Anyone who regularly attends high school and college basketball games in the Joliet area and around the Midwest may not realize it, but probably has seen Mike Kashirsky hard at work.
He was one of those guys wearing the striped shirts.
However, Kashirsky also has a career in major league baseball that is priority No. 1. So, his final basketball game this winter will be Feb. 10. He will fly to Glendale, Arizona, on Feb. 13, get his physical the next day and will jump right into his spring training duties as the White Sox pitchers and catchers report.
“I’m close to putting the stripes away and hopefully getting to warm weather,” he said. “Going from basketball officiating to the White Sox is an easy transition. I enjoy every day of it.”
Kashirsky, 40 and a Lockport resident who graduated from Providence Catholic in 1996, has been with the Sox since June 2012. The former manager of the Windy City ThunderBolts in the independent Frontier League and the former head baseball coach at Robert Morris University in Chicago, he joined the Sox as a part-time, left-handed batting practice pitcher.
The Sox liked what he brought and offered him full-time work the next season. He jumped at the opportunity.
In addition to pitching batting practice and performing other preparatory tasks before games, he also became a video assistant a couple of years ago. He gets information to Sox manager Rick Renteria to help him decide whether he should challenge an umpire’s call.
Known to his friends as “Kash,” Kashirsky sees up close what is happening with the rebuilding Sox, and he is impressed.
“I attended the workout Friday morning last weekend, when they were kicking off SoxFest,” Kashirsky said. “It was great to see the guys, so great to see everybody.

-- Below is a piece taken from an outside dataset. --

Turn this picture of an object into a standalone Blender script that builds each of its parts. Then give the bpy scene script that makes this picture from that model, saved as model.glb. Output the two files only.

“This is an electric group the Sox have coming up on the field, and it’s an awesome group off it. They’re hungry, they have pride in what they do and how they do it. You really can see success for them. These guys are just special. Even when some of them came up the past couple years, you could see it.”
Staying in shape
Himself a onetime Sox farmhand, Kashirsky relishes the opportunity to play a role in transforming the young prospects into the best major leaguers they can be.
“I know I have to take care of my arm. A big priority for me is to stay in shape,” said Kashirsky, who pitches to major leaguers from the Chicago area during the offseason. “I feel great.
“I’ve been officiating a lot of basketball, six or seven days a week, and Curtis [Granderson] started hitting with me a month early this offseason. I just left him, [Jason] Kipnis, Chris Johnson and Tim Anderson. Anderson has been in for a week.”
Kashirsky may cross paths this spring with versatile infielder Dean Anna, a Lincoln-Way East graduate who has briefly played in the big leagues with the Yankees and Cardinals and recently signed a minor-league deal with the Sox.
“I’m hoping this job with the White Sox lasts forever,” Kashirsky said.
That may happen, especially if he continues to make other contributions such as one he made last summer.
Sox first-base coach Daryl Boston is in charge of positioning outfielders defensively, but his whistling ability was not the best, so he was having trouble getting the outfielders’ attention from the dugout. Kashirsky gave him a couple of basketball official’s whistles. Problem solved.
Video replays
Kashirsky termed the other major portion of his job, video replays, “very interesting. Just to have a huge basketball background, that really helps out from an official’s standpoint.
“I’ve been doing video for a couple of years, and it has gotten a lot easier. Getting used to the software was the hardest part. I’m not a real computer guy. It’s still a struggle.”
Kashirsky said he and the umpires whose calls he suggests be challenged have no interaction – it has to be that way.
“There is always that respect,” he said. “A lot of times, I’ll see umpires out at a restaurant or somewhere and we just say hello. They may not even realize it’s me.
“Now, the local guys like John Tumpane and Mark Carlson, of course, know me. We’ll talk about things, but not anything about calls that were made or challenges.”
Tumpane, an Evergreen Park native, was in the news as a hero last summer. He saved the life of a woman in Pittsburgh who threatened to commit suicide by jumping off the Roberto Clemente Bridge.
“I ran into John Tumpane at a DePaul basketball game [Sunday],” Kashirsky said. “We used to do lower-level basketball together. What an amazing, character guy. He’s a great person.
“That story from Pittsburgh last season, that’s him.”